→ **The request**: Include in the output exactly the lines from the opening of the data through the line containing "wasm.setup();", and nothing more.

→ **Material**:
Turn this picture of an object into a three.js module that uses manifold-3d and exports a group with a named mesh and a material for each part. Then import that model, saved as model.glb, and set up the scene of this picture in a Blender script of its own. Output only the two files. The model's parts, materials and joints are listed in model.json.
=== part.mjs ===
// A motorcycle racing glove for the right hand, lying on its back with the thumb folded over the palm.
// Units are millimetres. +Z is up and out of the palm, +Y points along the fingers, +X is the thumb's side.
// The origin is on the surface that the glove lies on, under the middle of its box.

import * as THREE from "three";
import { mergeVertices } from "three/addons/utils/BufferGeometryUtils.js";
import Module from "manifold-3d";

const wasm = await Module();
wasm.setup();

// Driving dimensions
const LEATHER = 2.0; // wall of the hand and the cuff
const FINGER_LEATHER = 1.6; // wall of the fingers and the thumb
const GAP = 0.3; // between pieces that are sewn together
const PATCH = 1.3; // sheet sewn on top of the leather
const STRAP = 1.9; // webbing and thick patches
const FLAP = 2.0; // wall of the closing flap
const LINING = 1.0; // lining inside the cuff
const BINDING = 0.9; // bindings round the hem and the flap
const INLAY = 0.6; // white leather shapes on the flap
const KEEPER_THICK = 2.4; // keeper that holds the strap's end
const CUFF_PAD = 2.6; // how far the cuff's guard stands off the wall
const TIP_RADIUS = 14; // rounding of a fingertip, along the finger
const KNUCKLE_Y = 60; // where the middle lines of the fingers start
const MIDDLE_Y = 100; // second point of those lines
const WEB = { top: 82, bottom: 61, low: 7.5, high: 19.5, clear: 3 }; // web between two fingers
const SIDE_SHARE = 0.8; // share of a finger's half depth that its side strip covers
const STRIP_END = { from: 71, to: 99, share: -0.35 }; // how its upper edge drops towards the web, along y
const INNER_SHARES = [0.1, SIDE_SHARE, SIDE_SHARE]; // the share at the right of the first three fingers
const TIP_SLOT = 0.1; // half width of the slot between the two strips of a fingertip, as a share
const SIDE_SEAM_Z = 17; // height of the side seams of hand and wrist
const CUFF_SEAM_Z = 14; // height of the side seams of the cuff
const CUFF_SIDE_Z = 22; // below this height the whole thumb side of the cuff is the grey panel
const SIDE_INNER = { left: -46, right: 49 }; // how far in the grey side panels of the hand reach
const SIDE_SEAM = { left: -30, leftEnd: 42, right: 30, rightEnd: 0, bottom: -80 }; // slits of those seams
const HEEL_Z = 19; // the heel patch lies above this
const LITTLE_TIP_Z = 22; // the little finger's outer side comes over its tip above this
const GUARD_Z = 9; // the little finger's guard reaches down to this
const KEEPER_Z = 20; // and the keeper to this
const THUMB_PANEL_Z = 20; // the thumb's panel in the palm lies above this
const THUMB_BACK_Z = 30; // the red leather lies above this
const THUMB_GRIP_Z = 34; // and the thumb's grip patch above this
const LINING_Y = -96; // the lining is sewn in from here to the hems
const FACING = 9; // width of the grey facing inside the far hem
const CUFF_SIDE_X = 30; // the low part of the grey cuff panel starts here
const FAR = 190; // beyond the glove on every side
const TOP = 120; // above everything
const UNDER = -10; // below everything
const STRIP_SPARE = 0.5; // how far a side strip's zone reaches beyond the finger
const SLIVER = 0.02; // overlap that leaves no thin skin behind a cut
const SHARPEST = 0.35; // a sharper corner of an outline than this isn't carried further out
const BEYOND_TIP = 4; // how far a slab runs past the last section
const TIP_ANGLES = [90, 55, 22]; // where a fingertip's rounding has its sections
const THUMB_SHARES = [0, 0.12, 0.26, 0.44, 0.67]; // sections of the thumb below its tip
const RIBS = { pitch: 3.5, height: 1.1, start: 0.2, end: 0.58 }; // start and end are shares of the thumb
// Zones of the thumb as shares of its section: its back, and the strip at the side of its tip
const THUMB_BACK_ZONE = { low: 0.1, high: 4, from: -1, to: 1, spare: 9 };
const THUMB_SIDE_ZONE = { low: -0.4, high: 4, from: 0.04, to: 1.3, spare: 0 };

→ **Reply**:
Turn this picture of an object into a three.js module that uses manifold-3d and exports a group with a named mesh and a material for each part. Then import that model, saved as model.glb, and set up the scene of this picture in a Blender script of its own. Output only the two files. The model's parts, materials and joints are listed in model.json.
=== part.mjs ===
// A motorcycle racing glove for the right hand, lying on its back with the thumb folded over the palm.
// Units are millimetres. +Z is up and out of the palm, +Y points along the fingers, +X is the thumb's side.
// The origin is on the surface that the glove lies on, under the middle of its box.

import * as THREE from "three";
import { mergeVertices } from "three/addons/utils/BufferGeometryUtils.js";
import Module from "manifold-3d";

const wasm = await Module();
wasm.setup();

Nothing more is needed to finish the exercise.